GBP slips on poor house price data
The Royal Institution of Chartered Surveyors (RICS) runs a survey each month where they ask surveyors (estate agents) whether they are seeing house price increases or declines in their area. They extrapolate that into the House Price Balance as a percentage. This month’s survey was published just after midnight and it delivered a minus 53% result. That’s the biggest drop in house price confidence since 2009. No surprise then that the pound took a bit of a knock overnight. The drops aren’t dramatic but the GBP/USD rate is down half a cent to $1.2730 and the GBP/EUR rate gave up all of yesterday’s gains and more. So, GBP/EUR is back below €1.16 again. It sits at €1.1575 this morning. We get the European Central Bank’s economic bulletin this morning but very little else on this side of the Atlantic. As such, sterling is likely to tread water because tomorrow brings a raft of UK data including gross domestic product figures.
US inflation takes centre stage
At a time when the US Federal Reserve is on the precipice of halting its interest rate rises, the Consumer Price Index takes a position of huge significance. We will get that data this afternoon. The market expectation is that we will see inflation rise slightly to a level of 3.3% in the year to July. If so, it will strengthen the hand of the Hawks within the Fed who are seeking tighter military policy for an extended period. A reading above 3.3%, especially if core inflation rises as well, will strengthen the US dollar. Whether that’s either a delight or a concern depends on your position but being forewarned is always good. The juxtaposition of that data with today’s release of the weekly jobless claims is an interesting one. If inflation is picking up at the same time as unemployment is rising, the Fed’s dilemma will be writ large.

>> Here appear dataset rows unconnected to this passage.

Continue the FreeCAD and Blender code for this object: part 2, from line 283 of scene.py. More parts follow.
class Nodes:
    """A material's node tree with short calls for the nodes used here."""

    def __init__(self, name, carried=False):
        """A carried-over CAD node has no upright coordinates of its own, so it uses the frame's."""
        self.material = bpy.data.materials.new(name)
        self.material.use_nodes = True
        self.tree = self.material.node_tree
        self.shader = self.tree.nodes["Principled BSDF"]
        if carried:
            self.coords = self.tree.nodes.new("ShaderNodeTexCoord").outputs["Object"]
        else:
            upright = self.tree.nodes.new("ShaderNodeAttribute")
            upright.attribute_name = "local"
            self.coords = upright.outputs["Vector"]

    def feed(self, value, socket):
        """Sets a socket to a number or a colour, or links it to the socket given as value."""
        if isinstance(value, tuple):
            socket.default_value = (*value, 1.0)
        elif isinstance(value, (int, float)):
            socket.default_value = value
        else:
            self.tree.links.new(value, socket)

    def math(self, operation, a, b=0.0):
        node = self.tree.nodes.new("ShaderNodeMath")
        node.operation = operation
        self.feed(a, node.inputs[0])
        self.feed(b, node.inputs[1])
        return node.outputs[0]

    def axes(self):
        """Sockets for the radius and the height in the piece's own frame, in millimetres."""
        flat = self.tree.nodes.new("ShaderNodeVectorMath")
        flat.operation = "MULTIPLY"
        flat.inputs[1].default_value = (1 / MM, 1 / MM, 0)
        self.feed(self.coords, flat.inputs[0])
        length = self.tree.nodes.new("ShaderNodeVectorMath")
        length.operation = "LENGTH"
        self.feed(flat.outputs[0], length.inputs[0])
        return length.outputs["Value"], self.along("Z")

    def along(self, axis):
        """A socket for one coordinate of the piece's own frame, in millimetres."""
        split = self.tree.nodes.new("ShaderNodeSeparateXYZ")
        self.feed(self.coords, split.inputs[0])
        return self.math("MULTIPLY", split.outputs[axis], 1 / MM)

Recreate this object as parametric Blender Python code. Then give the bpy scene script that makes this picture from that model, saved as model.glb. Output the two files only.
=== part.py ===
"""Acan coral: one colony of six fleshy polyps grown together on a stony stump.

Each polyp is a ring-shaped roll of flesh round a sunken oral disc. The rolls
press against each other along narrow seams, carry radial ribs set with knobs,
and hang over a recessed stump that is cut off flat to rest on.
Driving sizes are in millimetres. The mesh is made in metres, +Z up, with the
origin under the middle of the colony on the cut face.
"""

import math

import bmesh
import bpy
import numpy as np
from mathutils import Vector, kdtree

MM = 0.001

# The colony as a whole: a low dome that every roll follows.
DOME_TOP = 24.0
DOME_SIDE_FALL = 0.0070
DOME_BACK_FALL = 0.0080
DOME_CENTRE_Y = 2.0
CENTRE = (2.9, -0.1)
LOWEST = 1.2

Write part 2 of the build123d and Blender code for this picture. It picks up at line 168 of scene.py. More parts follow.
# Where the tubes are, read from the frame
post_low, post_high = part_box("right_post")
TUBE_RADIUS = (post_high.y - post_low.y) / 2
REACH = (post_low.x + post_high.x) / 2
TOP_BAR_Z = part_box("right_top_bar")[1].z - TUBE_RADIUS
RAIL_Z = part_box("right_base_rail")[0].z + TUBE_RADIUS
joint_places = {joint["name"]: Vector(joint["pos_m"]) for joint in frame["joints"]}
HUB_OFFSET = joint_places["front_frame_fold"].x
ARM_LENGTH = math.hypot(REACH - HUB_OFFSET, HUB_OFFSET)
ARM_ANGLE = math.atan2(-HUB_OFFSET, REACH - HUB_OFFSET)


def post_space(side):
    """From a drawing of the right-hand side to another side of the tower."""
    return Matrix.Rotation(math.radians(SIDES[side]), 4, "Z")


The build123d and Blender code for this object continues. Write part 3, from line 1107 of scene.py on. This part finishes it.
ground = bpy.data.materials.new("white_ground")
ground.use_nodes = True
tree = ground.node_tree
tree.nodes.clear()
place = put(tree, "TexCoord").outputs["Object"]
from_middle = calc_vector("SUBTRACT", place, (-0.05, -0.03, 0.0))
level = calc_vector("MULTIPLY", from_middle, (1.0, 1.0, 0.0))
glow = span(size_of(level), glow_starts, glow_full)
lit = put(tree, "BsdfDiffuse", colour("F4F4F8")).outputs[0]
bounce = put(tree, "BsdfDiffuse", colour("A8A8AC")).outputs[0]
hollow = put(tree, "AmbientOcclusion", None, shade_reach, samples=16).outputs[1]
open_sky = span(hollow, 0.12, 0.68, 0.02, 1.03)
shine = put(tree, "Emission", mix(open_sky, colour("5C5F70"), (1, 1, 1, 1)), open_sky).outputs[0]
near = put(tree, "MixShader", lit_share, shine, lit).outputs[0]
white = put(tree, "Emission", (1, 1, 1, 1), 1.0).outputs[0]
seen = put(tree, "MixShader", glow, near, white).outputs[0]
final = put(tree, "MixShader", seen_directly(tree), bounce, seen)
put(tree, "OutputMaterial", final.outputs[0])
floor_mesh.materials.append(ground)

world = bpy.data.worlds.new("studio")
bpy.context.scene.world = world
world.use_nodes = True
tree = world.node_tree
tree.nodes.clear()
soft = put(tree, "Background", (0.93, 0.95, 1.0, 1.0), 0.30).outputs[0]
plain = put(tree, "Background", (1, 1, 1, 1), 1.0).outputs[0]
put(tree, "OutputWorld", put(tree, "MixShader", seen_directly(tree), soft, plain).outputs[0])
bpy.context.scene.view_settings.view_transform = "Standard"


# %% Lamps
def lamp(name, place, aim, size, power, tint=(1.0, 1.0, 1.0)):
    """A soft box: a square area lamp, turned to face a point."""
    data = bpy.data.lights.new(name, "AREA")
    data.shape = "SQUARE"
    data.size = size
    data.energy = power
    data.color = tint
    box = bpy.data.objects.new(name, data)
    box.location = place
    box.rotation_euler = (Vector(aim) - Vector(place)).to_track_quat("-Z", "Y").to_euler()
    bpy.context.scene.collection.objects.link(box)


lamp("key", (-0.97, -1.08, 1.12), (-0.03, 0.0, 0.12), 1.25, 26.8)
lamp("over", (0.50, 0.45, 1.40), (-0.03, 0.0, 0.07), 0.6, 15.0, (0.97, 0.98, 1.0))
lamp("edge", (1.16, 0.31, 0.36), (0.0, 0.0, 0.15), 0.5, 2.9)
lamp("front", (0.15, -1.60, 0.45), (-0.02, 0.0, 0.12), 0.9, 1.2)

GBP/NZD slips below 2.10 and PMI may push it lower
As mentioned above, sterling slipped a little after the RICS house price balance and that bought the GBP/NZD rate back below NZD 2.10. But is no great surprise when you consider this pair hadn’t been to that level since April 2016. So GBP/NZD start the day at 2.0975 and could well head lower later this evening when New Zealand publishes The Business NZ Purchasing Managers’ Index (PMI) for the manufacturing sector. This index hasn’t produced a reading above 50 (the divide between confidence and pessimism) since March and we aren’t expecting anything like that in this result but the markets are expecting an improvement to just below 50 and that would be enough to produce New Zealand dollar buyers. So don’t be surprised if we find the GBP/NZD rate at lower levels by the time the UK opens tomorrow.